**AIM:** Count lines with "node" in them. Report only the total.

* start *

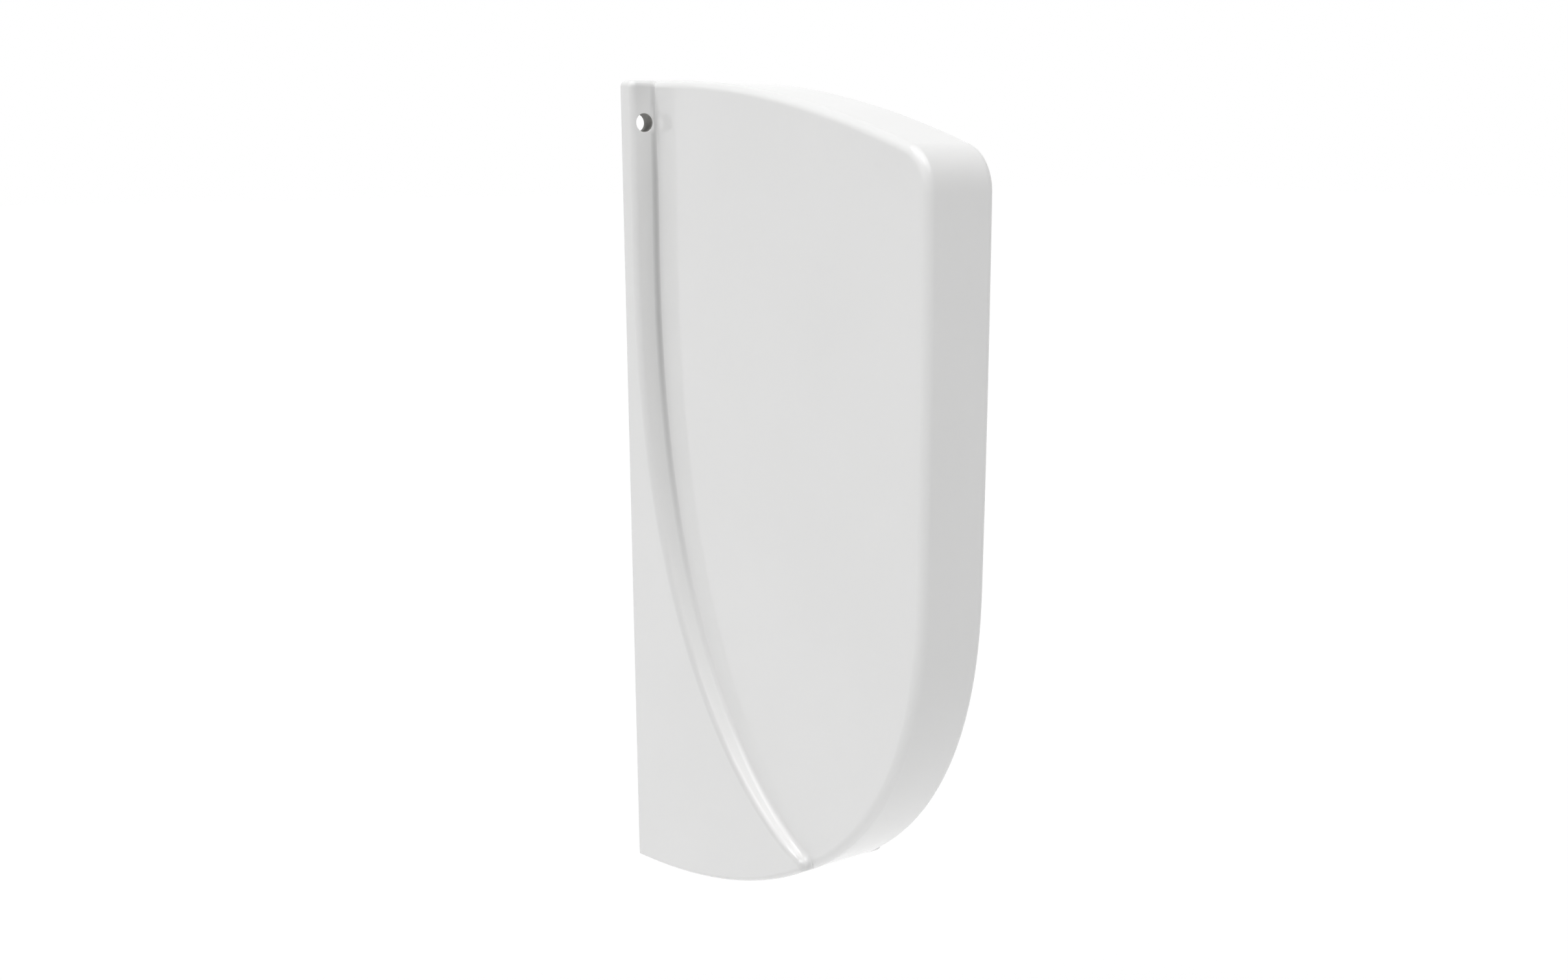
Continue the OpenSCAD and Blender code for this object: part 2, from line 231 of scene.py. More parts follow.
class Solids:
    """Makes and combines the meshes that the pieces are built from."""

    @staticmethod
    def put(name: str, bm: bmesh.types.BMesh) -> bpy.types.Object:
        """Turns a bmesh into an object of that name and frees it.

        Args:
            name: Name of the object and of its mesh.
            bm: The mesh, in metres.

        Returns:
            The new object, linked to the scene.
        """
        mesh = bpy.data.meshes.new(name)
        bm.to_mesh(mesh)
        bm.free()
        piece = bpy.data.objects.new(name, mesh)
        bpy.context.scene.collection.objects.link(piece)
        return piece

    @staticmethod
    def loft(name: str, rings: list[Line], finish: Finish = Finish.GLAZE) -> bpy.types.Object:
        """Skins matching rings on one side of the centre plane and mirrors them to the other.

        Args:
            name: Name of the solid.
            rings: Rings of [x, out, height] points in millimetres, from the outside inwards.
            finish: Slot that the faces take.

        Returns:
            A closed solid.
        """
        flip = np.array([-1, 1, 1])
        every = np.array(rings + [ring * flip for ring in rings[::-1]])
        count = every.shape[1]
        points = every.reshape(-1, 3) * (MM, -MM, MM)
        bm = bmesh.new()
        verts = [bm.verts.new(p) for p in points]
        for i in range(len(every) - 1):
            for j in range(count):
                a, b = i * count + j, i * count + (j + 1) % count
                bm.faces.new([verts[k] for k in (a, b, b + count, a + count)])
        bm.faces.new(verts[:count])
        bm.faces.new(verts[-count:][::-1])
        bmesh.ops.recalc_face_normals(bm, faces=bm.faces)
        for face in bm.faces:
            face.material_index = finish.value
        return Solids.put(name, bm)

    @staticmethod
    def turned(name: str, profile: list[tuple[float | list[float], float]], sides: int,
               x: float = 0.0, z: float = 0.0, finish: Finish = Finish.GLAZE,
               closed: bool = False) -> bpy.types.Object:
        """Skins rings round an axis that is square to the wall.

        Args:
            name: Name of the solid.
            profile: (radius, out) pairs in millimetres; a radius is one number or one a side.
            sides: Number of sides round the axis.
            x: Place of the axis along the wall, in millimetres.
            z: Height of the axis, in millimetres.
            finish: Slot that the faces take.
            closed: Whether the last ring joins the first one; if not, both ends are capped.

        Returns:
            A closed solid.
        """
        bm = bmesh.new()
        rings = []
        for radius, out in profile:
            reach = radius if isinstance(radius, list) else [radius] * sides
            rings.append([bm.verts.new((
                (x + r * math.cos(2 * math.pi * k / sides)) * MM, -out * MM,
                (z + r * math.sin(2 * math.pi * k / sides)) * MM)) for k, r in enumerate(reach)])
        for low, high in zip(rings, rings[1:] + rings[:1] if closed else rings[1:]):
            for k in range(sides):
                bm.faces.new([low[k], low[(k + 1) % sides], high[(k + 1) % sides], high[k]])
        if not closed:
            bm.faces.new(rings[0][::-1])
            bm.faces.new(rings[-1])
        bmesh.ops.recalc_face_normals(bm, faces=bm.faces)
        for face in bm.faces:
            face.material_index = finish.value
        return Solids.put(name, bm)

    @staticmethod
    def combine(target: bpy.types.Object, tool: bpy.types.Object, how: Boolean) -> None:
        """Adds a tool solid to the target or cuts it out of it, and deletes the tool.

        Args:
            target: The solid that is changed.
            tool: The solid that is added or cut out.
            how: Whether it is added or cut out.
        """
        for piece in (target, tool):
            while len(piece.data.materials) < len(Finish):
                piece.data.materials.append(None)
        modifier = target.modifiers.new("combine", "BOOLEAN")
        modifier.operation = how.value
        modifier.solver = "MANIFOLD"
        modifier.material_mode = "INDEX"
        modifier.object = tool
        Solids.apply(target)
        mesh = tool.data
        bpy.data.objects.remove(tool)
        bpy.data.meshes.remove(mesh)

    @staticmethod
    def apply(piece: bpy.types.Object) -> None:
        """Turns the piece's modifiers into plain mesh and removes them."""
        depsgraph = bpy.context.evaluated_depsgraph_get()
        mesh = bpy.data.meshes.new_from_object(piece.evaluated_get(depsgraph), depsgraph=depsgraph)
        old = piece.data
        piece.modifiers.clear()
        piece.data = mesh
        bpy.data.meshes.remove(old)
        mesh.name = piece.name

    @staticmethod
    def smooth(piece: bpy.types.Object, sharp_over: float = 32.0) -> None:
        """Shades a piece smoothly between its arrises, with flat faces kept flat.

        Args:
            piece: The piece to shade.
            sharp_over: Angle, in degrees, above which an edge stays an arris.
        """
        mesh = piece.data
        mesh.shade_smooth()
        mesh.set_sharp_from_angle(angle=math.radians(sharp_over))
        modifier = piece.modifiers.new("normals", "WEIGHTED_NORMAL")
        modifier.mode = "FACE_AREA"
        modifier.weight = 50
        modifier.keep_sharp = True
        Solids.apply(piece)

    @staticmethod
    def eased_copy(node: str, name: str, radius: float, steps: int = 2) -> bpy.types.Object:
        """Copies a CAD node with its arrises eased, as pressed, moulded and turned parts have them.

        Args:
            node: Name of the CAD node.
            name: Name of the copy.
            radius: Width of the easing, in millimetres.
            steps: Faces across the easing.

        Returns:
            The copy, which stands for the node.
        """
        bm = bmesh.new()
        bm.from_mesh(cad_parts[node].data)
        bmesh.ops.remove_doubles(bm, verts=bm.verts, dist=MERGE_M)
        bmesh.ops.dissolve_limit(bm, angle_limit=math.radians(FLAT_DEGREES), verts=bm.verts,
                                 edges=bm.edges)
        piece = Solids.put(name, bm)
        piece.data.materials.clear()
        modifier = piece.modifiers.new("easing", "BEVEL")
        modifier.width = radius * MM
        modifier.segments = steps
        modifier.limit_method = "ANGLE"
        modifier.angle_limit = math.radians(ARRIS_DEGREES)
        modifier.use_clamp_overlap = True
        Solids.apply(piece)
        Solids.smooth(piece)
        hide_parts(node)
        return piece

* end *

**OUTPUT FOR THIS TASK:** 6